Task input:
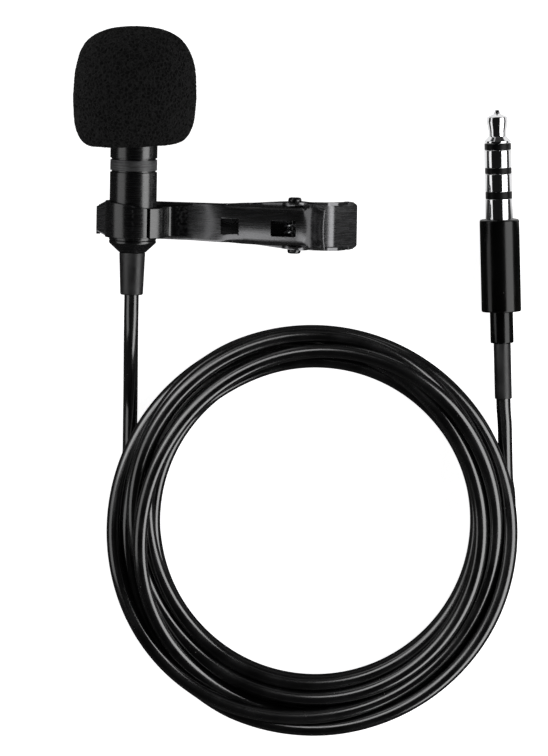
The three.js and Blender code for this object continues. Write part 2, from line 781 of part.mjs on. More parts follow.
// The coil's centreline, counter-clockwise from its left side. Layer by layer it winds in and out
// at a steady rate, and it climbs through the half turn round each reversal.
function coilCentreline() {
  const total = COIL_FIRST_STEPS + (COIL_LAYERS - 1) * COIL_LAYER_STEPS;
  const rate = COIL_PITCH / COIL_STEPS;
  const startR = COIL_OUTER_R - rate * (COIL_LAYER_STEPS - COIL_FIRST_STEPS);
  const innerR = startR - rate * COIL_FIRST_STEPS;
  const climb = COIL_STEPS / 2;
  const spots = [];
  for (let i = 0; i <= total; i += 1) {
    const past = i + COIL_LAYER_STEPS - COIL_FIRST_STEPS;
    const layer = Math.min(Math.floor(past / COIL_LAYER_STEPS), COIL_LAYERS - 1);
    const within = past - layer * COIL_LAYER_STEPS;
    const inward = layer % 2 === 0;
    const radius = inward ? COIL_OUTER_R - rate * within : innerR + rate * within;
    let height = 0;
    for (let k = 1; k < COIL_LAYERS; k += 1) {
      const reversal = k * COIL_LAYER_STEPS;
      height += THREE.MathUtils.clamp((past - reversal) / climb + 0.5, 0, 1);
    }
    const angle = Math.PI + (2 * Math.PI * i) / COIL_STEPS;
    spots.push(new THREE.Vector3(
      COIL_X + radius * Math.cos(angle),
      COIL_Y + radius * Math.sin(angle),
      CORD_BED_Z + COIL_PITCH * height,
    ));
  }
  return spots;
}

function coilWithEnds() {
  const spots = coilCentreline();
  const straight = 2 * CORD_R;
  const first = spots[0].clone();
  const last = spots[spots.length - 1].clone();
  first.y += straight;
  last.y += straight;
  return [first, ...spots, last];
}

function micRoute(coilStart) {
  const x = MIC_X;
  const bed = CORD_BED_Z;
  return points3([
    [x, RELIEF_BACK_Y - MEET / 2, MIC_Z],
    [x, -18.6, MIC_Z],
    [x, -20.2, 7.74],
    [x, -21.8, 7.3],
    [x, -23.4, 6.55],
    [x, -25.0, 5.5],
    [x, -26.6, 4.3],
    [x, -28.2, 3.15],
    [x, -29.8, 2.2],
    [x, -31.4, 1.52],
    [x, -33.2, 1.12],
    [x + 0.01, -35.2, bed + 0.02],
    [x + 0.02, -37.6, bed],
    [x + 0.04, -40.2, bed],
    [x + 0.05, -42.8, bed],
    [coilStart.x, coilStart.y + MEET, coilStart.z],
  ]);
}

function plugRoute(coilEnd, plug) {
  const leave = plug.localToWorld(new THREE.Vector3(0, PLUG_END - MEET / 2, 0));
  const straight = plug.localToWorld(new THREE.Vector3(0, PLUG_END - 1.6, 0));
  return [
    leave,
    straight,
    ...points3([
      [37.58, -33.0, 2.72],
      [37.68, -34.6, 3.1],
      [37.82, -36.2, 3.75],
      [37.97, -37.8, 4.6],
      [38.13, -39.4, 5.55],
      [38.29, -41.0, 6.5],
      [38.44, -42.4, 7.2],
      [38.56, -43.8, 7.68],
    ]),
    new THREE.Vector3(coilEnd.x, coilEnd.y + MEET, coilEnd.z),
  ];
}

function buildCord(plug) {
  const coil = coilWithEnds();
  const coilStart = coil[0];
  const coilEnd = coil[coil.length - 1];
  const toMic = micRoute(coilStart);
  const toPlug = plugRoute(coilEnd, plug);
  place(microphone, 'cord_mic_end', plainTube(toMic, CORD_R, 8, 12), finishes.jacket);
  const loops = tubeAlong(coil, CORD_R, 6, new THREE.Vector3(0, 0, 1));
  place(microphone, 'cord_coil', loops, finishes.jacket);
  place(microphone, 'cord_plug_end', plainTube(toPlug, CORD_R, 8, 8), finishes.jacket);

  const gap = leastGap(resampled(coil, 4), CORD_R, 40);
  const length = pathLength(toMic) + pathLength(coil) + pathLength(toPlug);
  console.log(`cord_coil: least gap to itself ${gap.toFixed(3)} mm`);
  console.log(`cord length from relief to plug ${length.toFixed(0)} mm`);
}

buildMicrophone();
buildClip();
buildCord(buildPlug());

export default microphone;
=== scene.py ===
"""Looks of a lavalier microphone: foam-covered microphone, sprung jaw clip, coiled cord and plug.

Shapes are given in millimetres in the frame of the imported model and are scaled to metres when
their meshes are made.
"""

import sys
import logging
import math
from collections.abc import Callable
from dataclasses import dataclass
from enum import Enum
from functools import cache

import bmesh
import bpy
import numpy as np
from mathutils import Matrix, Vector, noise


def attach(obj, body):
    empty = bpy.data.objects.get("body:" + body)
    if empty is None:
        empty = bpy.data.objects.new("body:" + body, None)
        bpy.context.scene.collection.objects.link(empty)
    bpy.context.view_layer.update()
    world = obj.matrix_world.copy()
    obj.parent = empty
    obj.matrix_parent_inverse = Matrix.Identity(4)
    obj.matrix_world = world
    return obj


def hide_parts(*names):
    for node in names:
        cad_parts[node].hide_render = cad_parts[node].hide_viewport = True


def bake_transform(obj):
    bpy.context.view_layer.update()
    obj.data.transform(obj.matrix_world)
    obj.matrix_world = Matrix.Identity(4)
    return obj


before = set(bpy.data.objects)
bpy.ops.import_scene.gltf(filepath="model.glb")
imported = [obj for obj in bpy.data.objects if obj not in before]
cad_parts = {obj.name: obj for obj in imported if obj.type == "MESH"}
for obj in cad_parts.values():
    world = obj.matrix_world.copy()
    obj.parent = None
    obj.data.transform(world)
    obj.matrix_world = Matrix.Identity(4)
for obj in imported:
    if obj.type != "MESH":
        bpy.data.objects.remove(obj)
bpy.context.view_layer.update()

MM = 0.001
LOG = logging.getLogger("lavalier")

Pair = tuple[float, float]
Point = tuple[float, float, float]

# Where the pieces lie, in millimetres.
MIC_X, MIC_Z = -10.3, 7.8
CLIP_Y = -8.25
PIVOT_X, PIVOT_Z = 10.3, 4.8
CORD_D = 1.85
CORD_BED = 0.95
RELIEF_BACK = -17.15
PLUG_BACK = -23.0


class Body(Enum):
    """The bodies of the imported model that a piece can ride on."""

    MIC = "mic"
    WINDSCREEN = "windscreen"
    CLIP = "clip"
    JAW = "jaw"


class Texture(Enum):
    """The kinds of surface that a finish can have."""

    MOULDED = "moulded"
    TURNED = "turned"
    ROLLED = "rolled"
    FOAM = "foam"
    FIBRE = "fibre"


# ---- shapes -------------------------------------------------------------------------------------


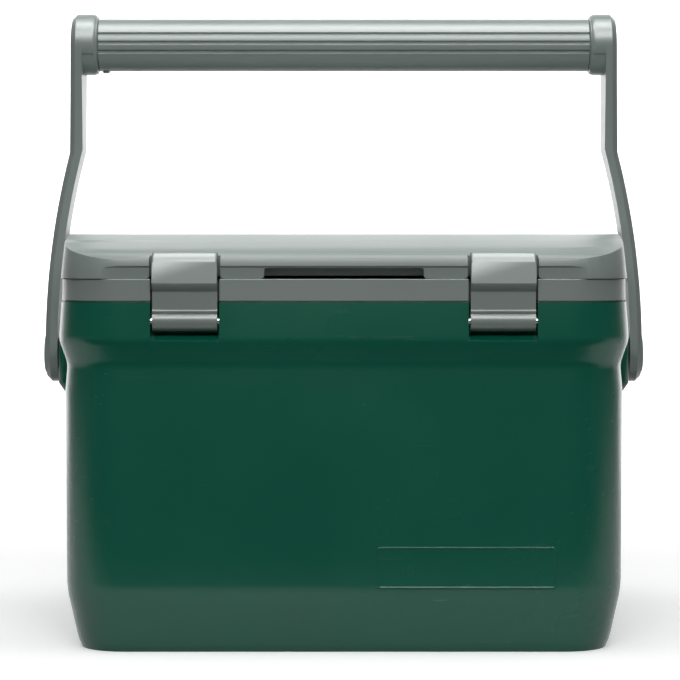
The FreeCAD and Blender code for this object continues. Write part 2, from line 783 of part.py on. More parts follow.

Given request:
List all lines where "None" occurs.

Exercise output:
    if empty is None:
        empty = bpy.data.objects.new("body:" + body, None)
    obj.parent = None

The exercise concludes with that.